I was actually able to take this boot for a few spins last year, but the test liner was almost unbearable and I stripped it out to test it with a liner from another boot. For the retail version, Dynafit replaced their proprietary plug liner with a Sidas thermoformable performance liner. This feels immediately better on my foot then what they offered for testing last year, though I have yet to experience the merits of this new liner in the field.
For comparison, the Atomic Hawx 130 (1430 grams) and Tecnica Zero-G Tour Pro (1315 grams) are lighter versions of beefy four buckle touring boots. True alpine boots with a walk mode have come in significantly heavier, such as the Lange XT (1840 grams) and the Dalbello Sports Lupo (1786 grams). The Hoji Free finds itself firmly in the middle of the pack with the genius Hoji Lock giving this boot the real advantage. The most noticeable performance boost while ski testing came from the cuff and the lower operating as one cohesive unit when powering through turns. Read our Hoji Lock coverage here to better understand why the boot does not bulge out at the sides like conventional touring boots. Even the heaviest “alpine overlap” boots I tested this previous season have some play from the cuff’s ability to hinge over the lower. I am happy to report the Hoji Free has none of this slop.

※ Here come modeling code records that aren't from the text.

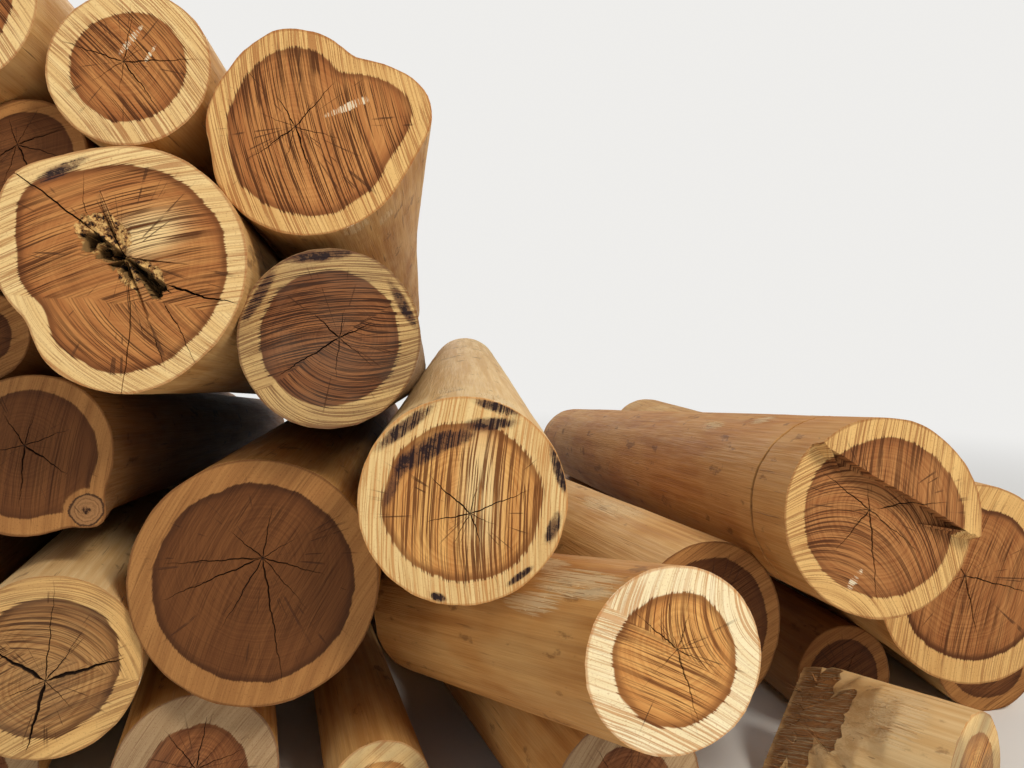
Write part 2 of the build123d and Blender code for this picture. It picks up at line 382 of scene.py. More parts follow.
class Effects:
    """The shader node groups that several finishes share."""

    def __init__(self) -> None:
        """Build the groups."""
        self.saw_marks = self.build_saw_marks()
        self.year_rings = self.build_year_rings()
        self.checks = self.build_checks()
        self.fibres = self.build_fibres()

    def build_saw_marks(self) -> bpy.types.NodeTree:
        """Scratches that the saw chain left, in slightly bowed lines.

        Returns:
            The group: crisp lines, rare gouges, broad bands and how strongly each place is scratched.
        """
        sheet, given, out = new_group(
            "saw_marks",
            {"Place": "Vector", "Turn": "Float", "Bow": "Float"},
            {"Lines": "Float", "Gouges": "Float", "Bands": "Float", "Scored": "Float"},
        )
        turned = sheet.add(
            "ShaderNodeVectorRotate",
            {"Vector": given["Place"], "Angle": given["Turn"]},
            rotation_type="Z_AXIS",
        ).outputs[0]
        parts = sheet.add("ShaderNodeSeparateXYZ", {0: turned}).outputs
        bow = sheet.times(sheet.times(parts[0], parts[0]), given["Bow"])
        wobble = sheet.times(sheet.minus(sheet.noise(turned, 8.0), 0.5), 0.007)
        row = sheet.plus(sheet.plus(parts[1], bow), wobble)
        for name, fine, along, detail, low, high in (
            ("Lines", 430.0, 6.0, 2.0, 0.50, 0.57),
            ("Gouges", 210.0, 4.0, 2.0, 0.58, 0.65),
            ("Bands", 75.0, 3.5, 3.0, 0.34, 0.66),
        ):
            place = sheet.combine(sheet.times(parts[0], along), sheet.times(row, fine), parts[2])
            sheet.tree.links.new(sheet.step(sheet.noise(place, 1.0, detail, 0.6), low, high), out[name])
        sheet.tree.links.new(sheet.step(sheet.noise(turned, 12.0, 2.0), 0.38, 0.60), out["Scored"])
        return sheet.tree

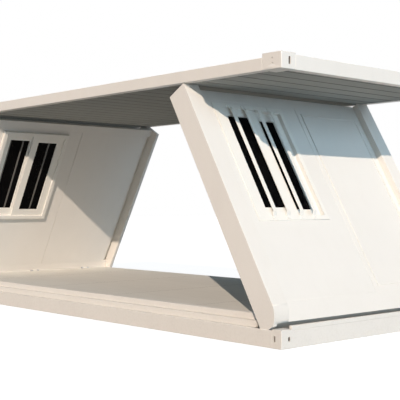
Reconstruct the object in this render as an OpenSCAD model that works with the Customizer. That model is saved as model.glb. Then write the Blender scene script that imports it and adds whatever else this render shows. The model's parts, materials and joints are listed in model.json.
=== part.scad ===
// Foldable container house, partly folded: a base frame with a floor, two end walls
// that lean inwards on hinges along the floor's ends, and a flat roof frame that
// lies on the walls' top outer corners. Both long sides are open.
// Origin: middle of the footprint, on the ground. +X runs to the near end wall,
// +Y runs to the back, +Z is up. All sizes are in millimetres.

/* [Plan] */
// Length over the end faces
house_l = 5950; // [5000:10:7000]
// Width over the side faces
house_w = 2570; // [2200:10:3000]

/* [Fold] */
// Lean of the end walls from upright, as stored
lean = 30; // [20:1:45]
// Hinge axis, in from the end face
hinge_in = 300; // [290:5:340]
// Room under a wall that lies folded on the floor
fold_gap = 5; // [5:1:12]
// Gap between a wall's top corner and the roof that lies on it
seat_gap = 0.4; // [0.3:0.1:1]
// Gap between the floor's end and an upright wall
floor_end_gap = 20; // [18:1:40]

/* [Base] */
// Height of the base side beams
side_beam_h = 140; // [120:5:160]
// Height of the base end beams, without their lip
end_beam_h = 146; // [130:2:150]
// Depth of the base end beams along the house
end_beam_d = 50; // [40:2:55]
// Set-back of a base end beam's face behind its lip and the castings
end_beam_in = 4; // [2:1:8]
// Height of the lip on a base end beam
lip_h = 29; // [15:1:35]
// Thickness of the lip on a base end beam
lip_t = 30; // [12:1:35]
// Length of a base corner casting along the house
base_casting_l = 100; // [85:1:105]
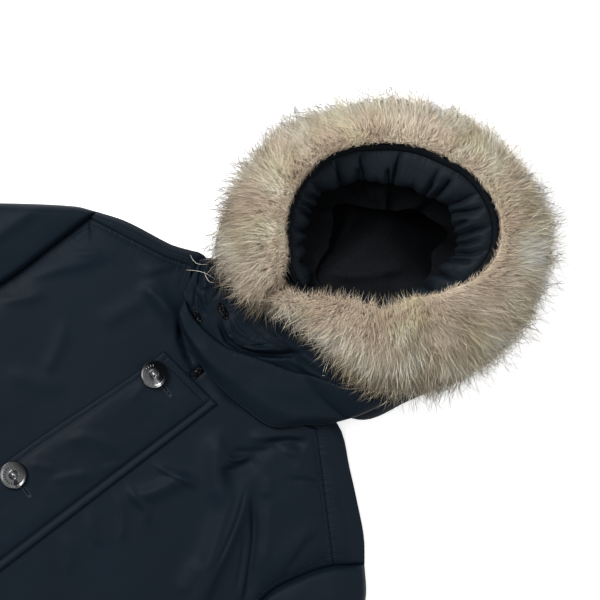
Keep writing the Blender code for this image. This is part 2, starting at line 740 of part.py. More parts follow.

Hoji’s dream of expanding his design to a wider audience of skiers is well underway with the new binding compatibility, but its touring application in my personal fleet of boots will be limited. The Hoji Free fills that cross-over slot nicely that so many skiers harder charging than I have been clamoring for.
After covering the sport for many years, I’ve noticed that the downhill performance versus touring efficiency pendulum has a hypnotic rhythm to it. Boots like the Hoji Free and the other freeride touring boots on the scene for the 2019/2020 season clearly show it swinging back to the former. If you are a skier looking for a resort boot that walks well, you will be happy to know even a generally lightweight minded company like Dynafit has a great offering sure to steal some sales from traditional alpine crossover brands. For longer tours I would stick with the Hoji Pro and go even lighter whenever possible.